When some external authority tells you who can visit you in your final days (even being in the most sterile environment on earth, completely at odds with all rational understanding of transmissibility), how you can be comforted as you die, then far from death giving rhythm and urgency to life, it’s won. We’re already dead or might as well be.

Oh, but hang on, that vaccine is coming! 99% recovery rate and we need a vaccine, untested, rushed through? What a herd of supine snivelers we’ve become if that’s it (other than the legitimately vulnerable of course who we can safeguard without blowing up the world). And next pathogen, here we go again. How did we make it this far over billions of years?  Surely all that evolution and sacrifice and progress was not so that we can now devolve into sheep and jettison everything won for us and given to us?

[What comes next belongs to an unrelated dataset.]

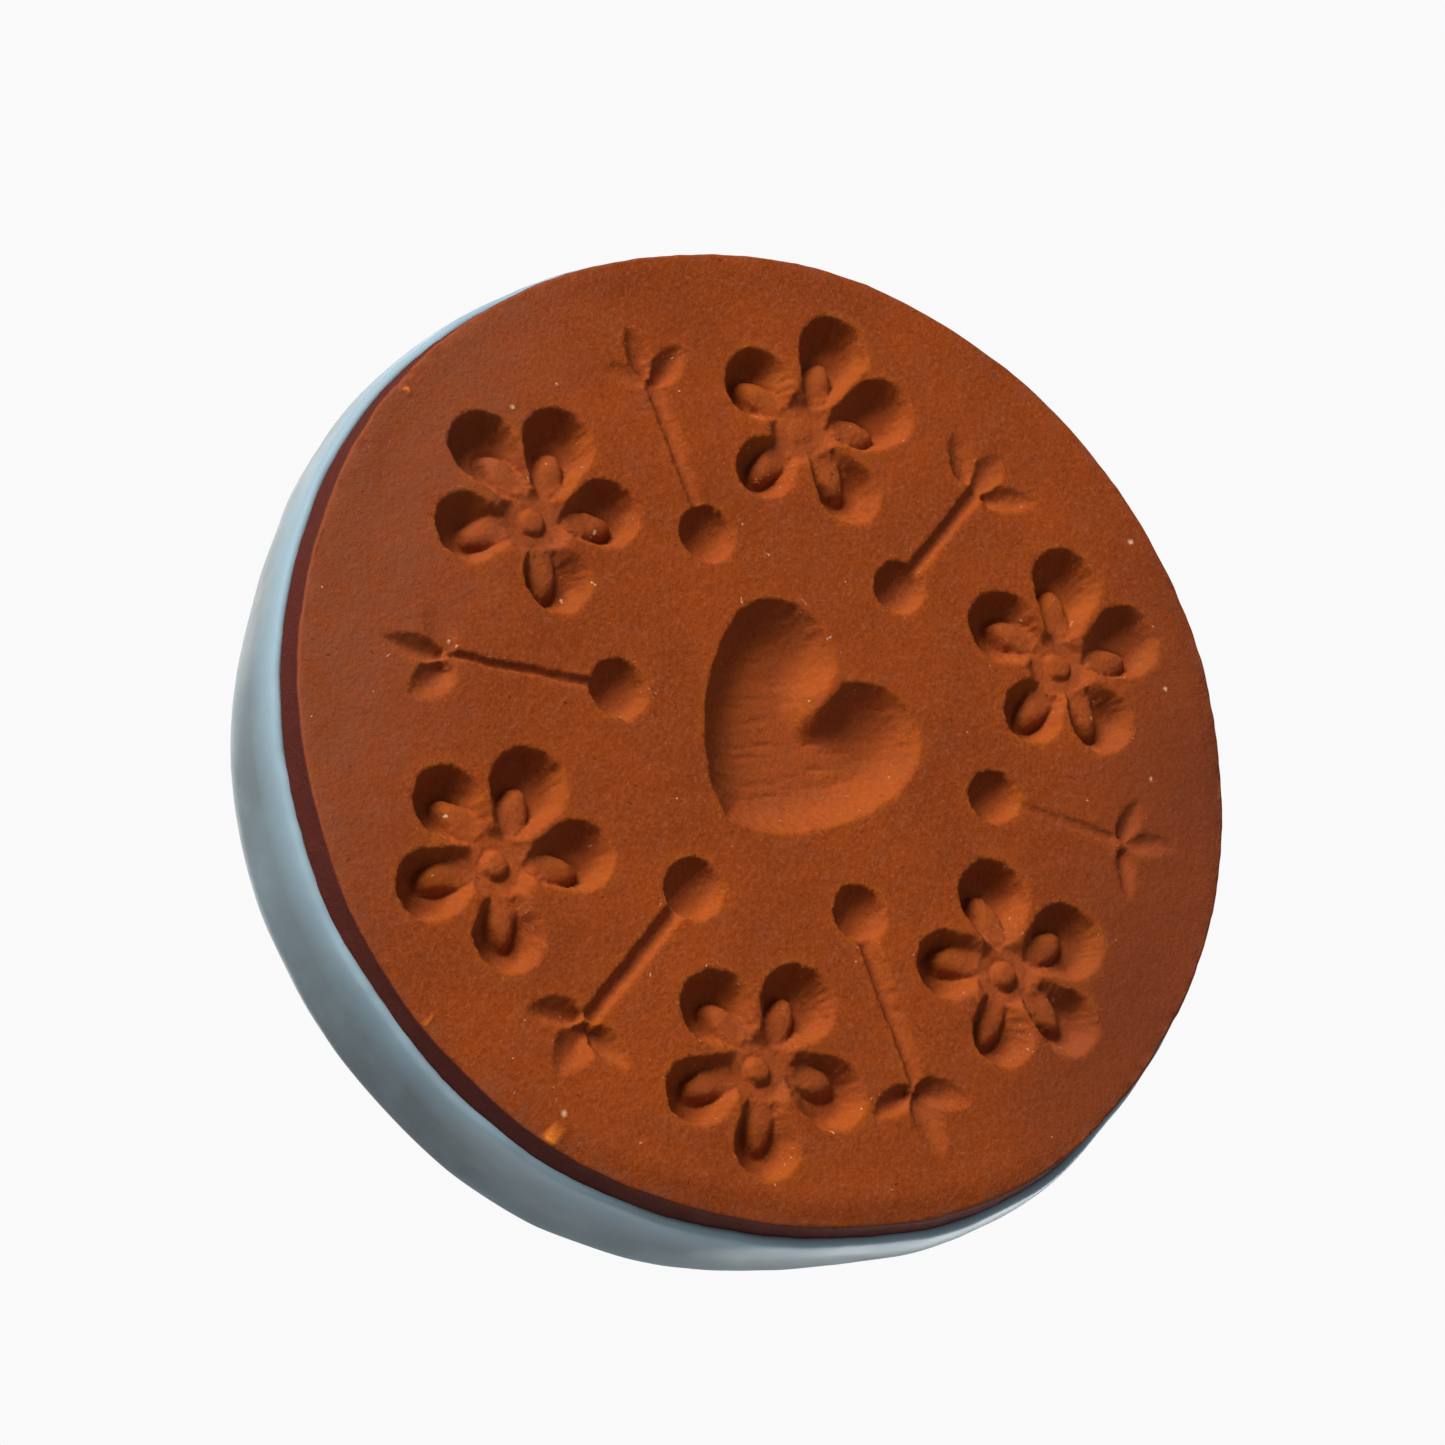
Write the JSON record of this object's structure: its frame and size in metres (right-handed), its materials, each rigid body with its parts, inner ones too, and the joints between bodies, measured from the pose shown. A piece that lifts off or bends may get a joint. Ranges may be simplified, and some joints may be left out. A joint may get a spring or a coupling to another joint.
{
  "type": "hand-pressed ceramic stamp",
  "caption": "Round clay hand stamp with a debossed heart, flowers and sprigs on its bare face, and a glazed back and knob handle.",
  "frame": {"origin": "centre of the flat stamping face, which is also the centre of the bottom of the bounding box", "axes": "+Z runs from the stamping face up the handle, so the face looks along -Z; the heart's tip points to -Y and its lobes to +Y"},
  "size_m": [0.0528, 0.0528, 0.041],
  "materials": {
    "head_clay": "bare fired terracotta, matte, fine grain with pores and pale specks",
    "slip_clay": "bare fired slip, matte",
    "handle_clay": "bare fired terracotta, matte",
    "blue_glaze": "glossy pale blue-grey glaze, thicker and lighter along its lower edge"
  },
  "bodies": {
    "root": {"stamp_head": "head_clay", "joint_slip": "slip_clay", "handle": "handle_clay", "glaze_coat": "blue_glaze"}
  },
  "joints": []
}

Average age of death from this is 82, younger deaths have had desperate comorbidities. Non-death = no nuance, no context, no qualification. By contrast, all real civilisation is about “quality” of life and our right to take a sane chance at living to the fullest extent we choose – that is what “freedom” means. 

Would we have thought we couldn’t get on a plane, drive wherever we wanted, expanding our interests and experiences through engagement even a year back? That we would have sustenance delivered by masked delivery drivers, having interactions rationed and then told we are to “thank” people for doing this to us on the flimsy stats shared? We surely would have concluded this is not life at all.

We have to reclaim and advance living. Lanka has taken steps to do so, it must frame the challenge and aspiration in that way, keep taking the high ground, state a vision we all want to live into, and we must all come together to celebrate and advance that possibility.